■ REQUEST
Write out the whole listing again, exactly as given.

■ GIVEN DATA
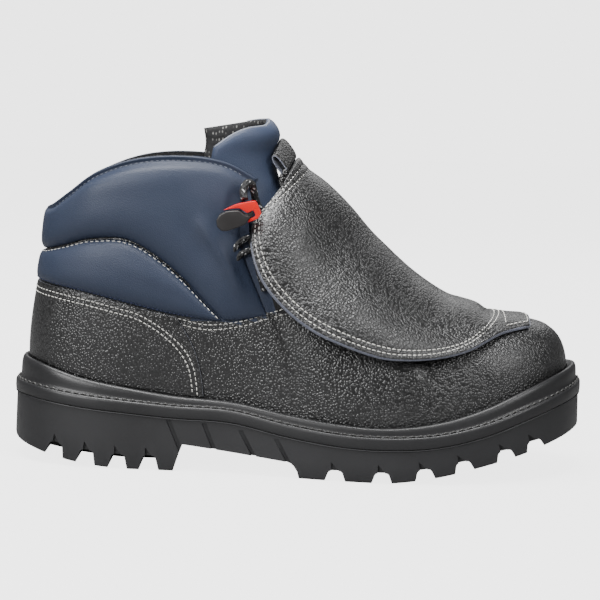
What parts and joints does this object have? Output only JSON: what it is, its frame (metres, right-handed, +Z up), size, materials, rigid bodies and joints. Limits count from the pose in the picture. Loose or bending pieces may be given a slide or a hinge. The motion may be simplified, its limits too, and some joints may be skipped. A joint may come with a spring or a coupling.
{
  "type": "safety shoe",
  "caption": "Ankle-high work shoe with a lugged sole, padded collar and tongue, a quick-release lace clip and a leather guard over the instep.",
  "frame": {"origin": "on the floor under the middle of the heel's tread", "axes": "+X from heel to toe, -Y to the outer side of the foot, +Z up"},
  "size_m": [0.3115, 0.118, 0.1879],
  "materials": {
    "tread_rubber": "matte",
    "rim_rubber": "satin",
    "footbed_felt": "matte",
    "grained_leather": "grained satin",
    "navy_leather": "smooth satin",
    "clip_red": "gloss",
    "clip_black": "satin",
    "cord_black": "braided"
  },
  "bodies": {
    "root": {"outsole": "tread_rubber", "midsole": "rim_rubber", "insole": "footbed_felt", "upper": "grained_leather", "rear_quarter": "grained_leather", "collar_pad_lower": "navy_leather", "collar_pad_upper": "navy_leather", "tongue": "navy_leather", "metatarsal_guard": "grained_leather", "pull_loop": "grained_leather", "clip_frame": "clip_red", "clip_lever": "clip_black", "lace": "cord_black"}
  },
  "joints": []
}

■ RESULT OF THIS TASK
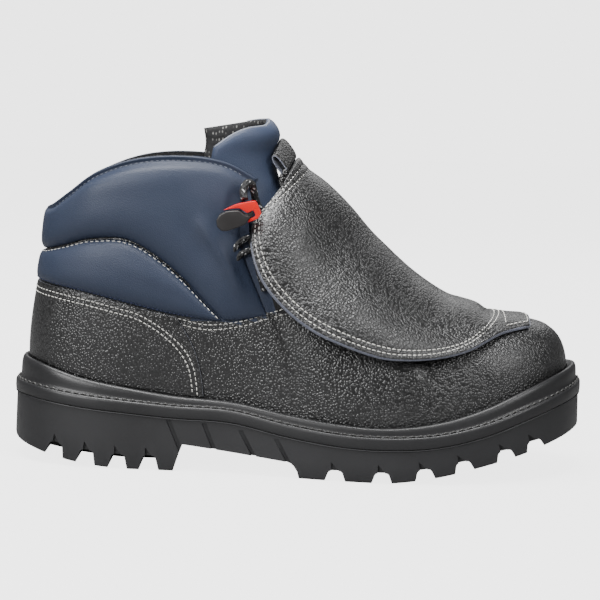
What parts and joints does this object have? Output only JSON: what it is, its frame (metres, right-handed, +Z up), size, materials, rigid bodies and joints. Limits count from the pose in the picture. Loose or bending pieces may be given a slide or a hinge. The motion may be simplified, its limits too, and some joints may be skipped. A joint may come with a spring or a coupling.
{
  "type": "safety shoe",
  "caption": "Ankle-high work shoe with a lugged sole, padded collar and tongue, a quick-release lace clip and a leather guard over the instep.",
  "frame": {"origin": "on the floor under the middle of the heel's tread", "axes": "+X from heel to toe, -Y to the outer side of the foot, +Z up"},
  "size_m": [0.3115, 0.118, 0.1879],
  "materials": {
    "tread_rubber": "matte",
    "rim_rubber": "satin",
    "footbed_felt": "matte",
    "grained_leather": "grained satin",
    "navy_leather": "smooth satin",
    "clip_red": "gloss",
    "clip_black": "satin",
    "cord_black": "braided"
  },
  "bodies": {
    "root": {"outsole": "tread_rubber", "midsole": "rim_rubber", "insole": "footbed_felt", "upper": "grained_leather", "rear_quarter": "grained_leather", "collar_pad_lower": "navy_leather", "collar_pad_upper": "navy_leather", "tongue": "navy_leather", "metatarsal_guard": "grained_leather", "pull_loop": "grained_leather", "clip_frame": "clip_red", "clip_lever": "clip_black", "lace": "cord_black"}
  },
  "joints": []
}